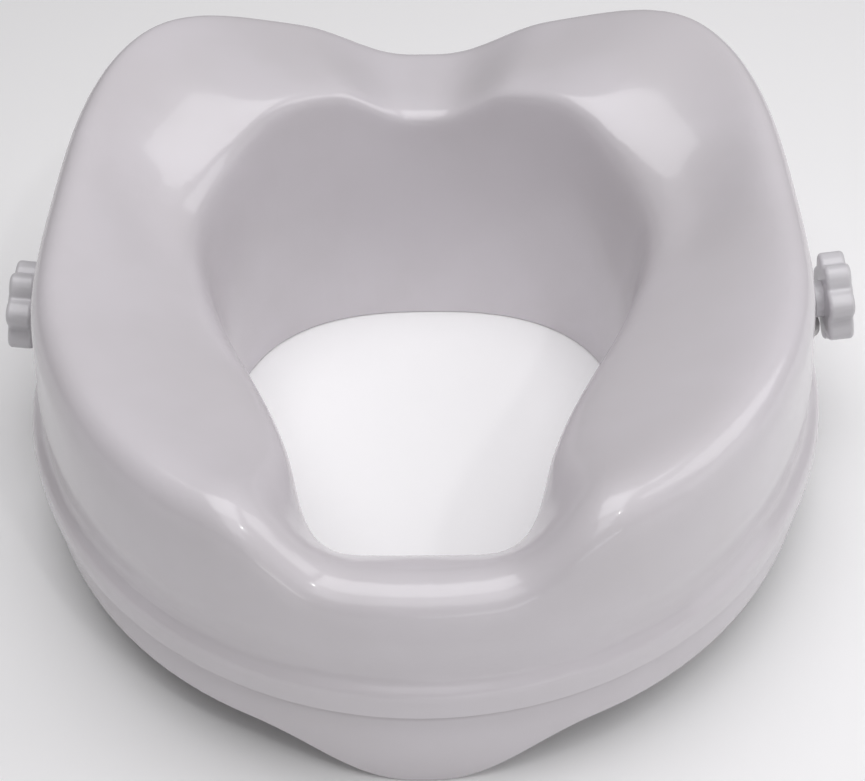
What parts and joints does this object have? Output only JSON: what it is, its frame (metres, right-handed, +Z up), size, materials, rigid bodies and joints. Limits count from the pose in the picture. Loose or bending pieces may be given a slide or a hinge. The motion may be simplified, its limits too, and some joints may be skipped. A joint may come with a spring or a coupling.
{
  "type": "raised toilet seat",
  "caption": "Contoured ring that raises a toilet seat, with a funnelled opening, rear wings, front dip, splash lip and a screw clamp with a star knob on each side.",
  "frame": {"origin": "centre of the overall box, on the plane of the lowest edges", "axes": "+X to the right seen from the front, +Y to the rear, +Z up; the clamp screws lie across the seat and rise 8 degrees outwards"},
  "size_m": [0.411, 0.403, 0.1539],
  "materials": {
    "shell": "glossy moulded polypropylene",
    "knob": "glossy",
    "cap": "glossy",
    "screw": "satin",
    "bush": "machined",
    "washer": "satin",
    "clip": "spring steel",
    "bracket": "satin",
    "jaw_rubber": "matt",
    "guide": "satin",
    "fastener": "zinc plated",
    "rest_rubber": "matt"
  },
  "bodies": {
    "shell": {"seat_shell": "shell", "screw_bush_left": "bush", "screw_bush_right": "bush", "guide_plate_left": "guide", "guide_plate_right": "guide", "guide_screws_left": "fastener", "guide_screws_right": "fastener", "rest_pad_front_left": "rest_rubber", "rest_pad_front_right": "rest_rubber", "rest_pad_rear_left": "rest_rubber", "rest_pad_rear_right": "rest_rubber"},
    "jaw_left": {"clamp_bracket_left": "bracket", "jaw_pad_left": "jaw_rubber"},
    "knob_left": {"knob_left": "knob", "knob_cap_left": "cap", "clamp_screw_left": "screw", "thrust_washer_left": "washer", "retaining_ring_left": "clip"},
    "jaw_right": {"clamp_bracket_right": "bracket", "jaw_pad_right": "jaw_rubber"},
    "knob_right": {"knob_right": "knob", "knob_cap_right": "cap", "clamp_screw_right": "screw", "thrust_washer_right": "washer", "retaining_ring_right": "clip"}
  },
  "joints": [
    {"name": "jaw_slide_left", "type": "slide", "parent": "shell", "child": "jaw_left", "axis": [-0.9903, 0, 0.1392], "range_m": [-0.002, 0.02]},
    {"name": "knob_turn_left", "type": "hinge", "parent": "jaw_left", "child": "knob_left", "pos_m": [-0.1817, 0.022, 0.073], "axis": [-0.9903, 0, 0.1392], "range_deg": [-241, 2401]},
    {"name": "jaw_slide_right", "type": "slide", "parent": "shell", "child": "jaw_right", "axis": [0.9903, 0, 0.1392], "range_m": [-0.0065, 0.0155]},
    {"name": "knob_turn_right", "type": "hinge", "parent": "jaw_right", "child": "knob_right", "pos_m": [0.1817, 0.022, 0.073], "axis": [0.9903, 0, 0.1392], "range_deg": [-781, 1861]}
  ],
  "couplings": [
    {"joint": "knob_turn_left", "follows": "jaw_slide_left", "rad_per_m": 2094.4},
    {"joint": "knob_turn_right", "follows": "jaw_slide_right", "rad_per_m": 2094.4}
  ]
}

* * *

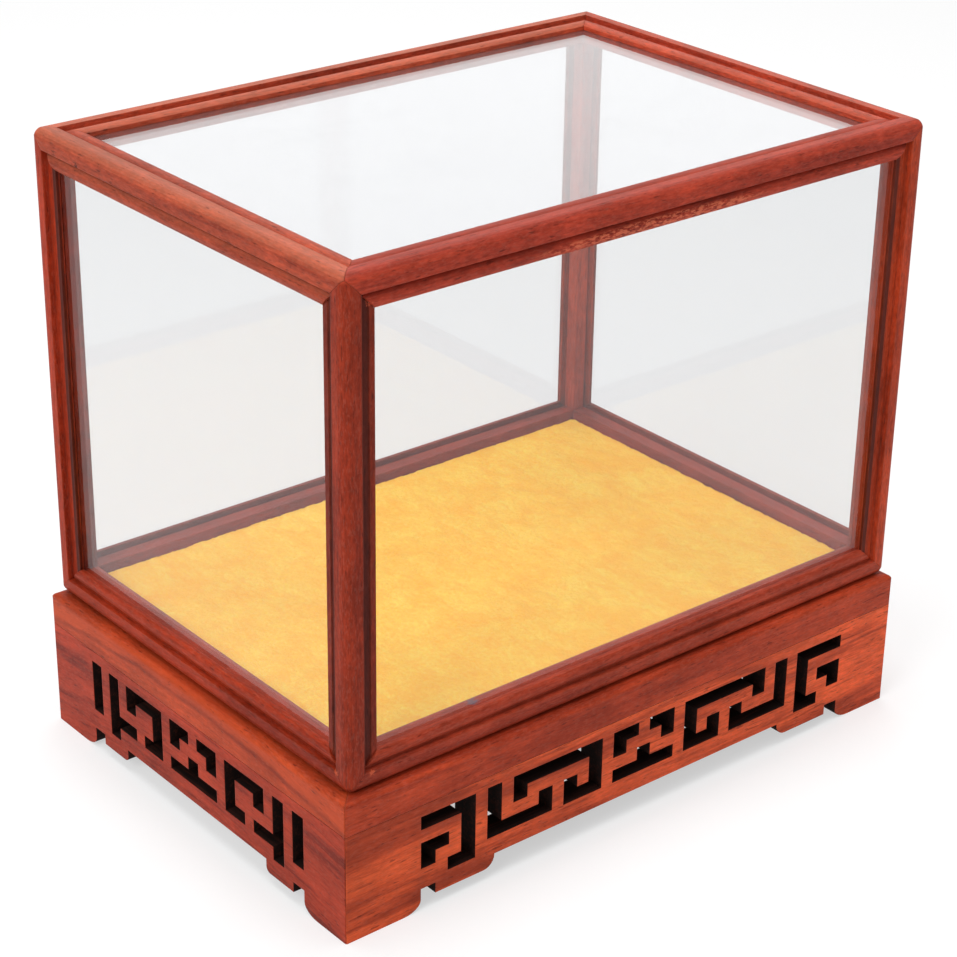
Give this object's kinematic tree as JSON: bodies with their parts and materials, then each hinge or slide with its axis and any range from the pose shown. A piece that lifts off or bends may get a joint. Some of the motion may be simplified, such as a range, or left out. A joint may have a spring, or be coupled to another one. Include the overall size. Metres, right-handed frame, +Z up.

**Written instruction**
Count the lines of the listing above that include the word "joints" and state the total with nothing else.

**Reply to the exercise**
2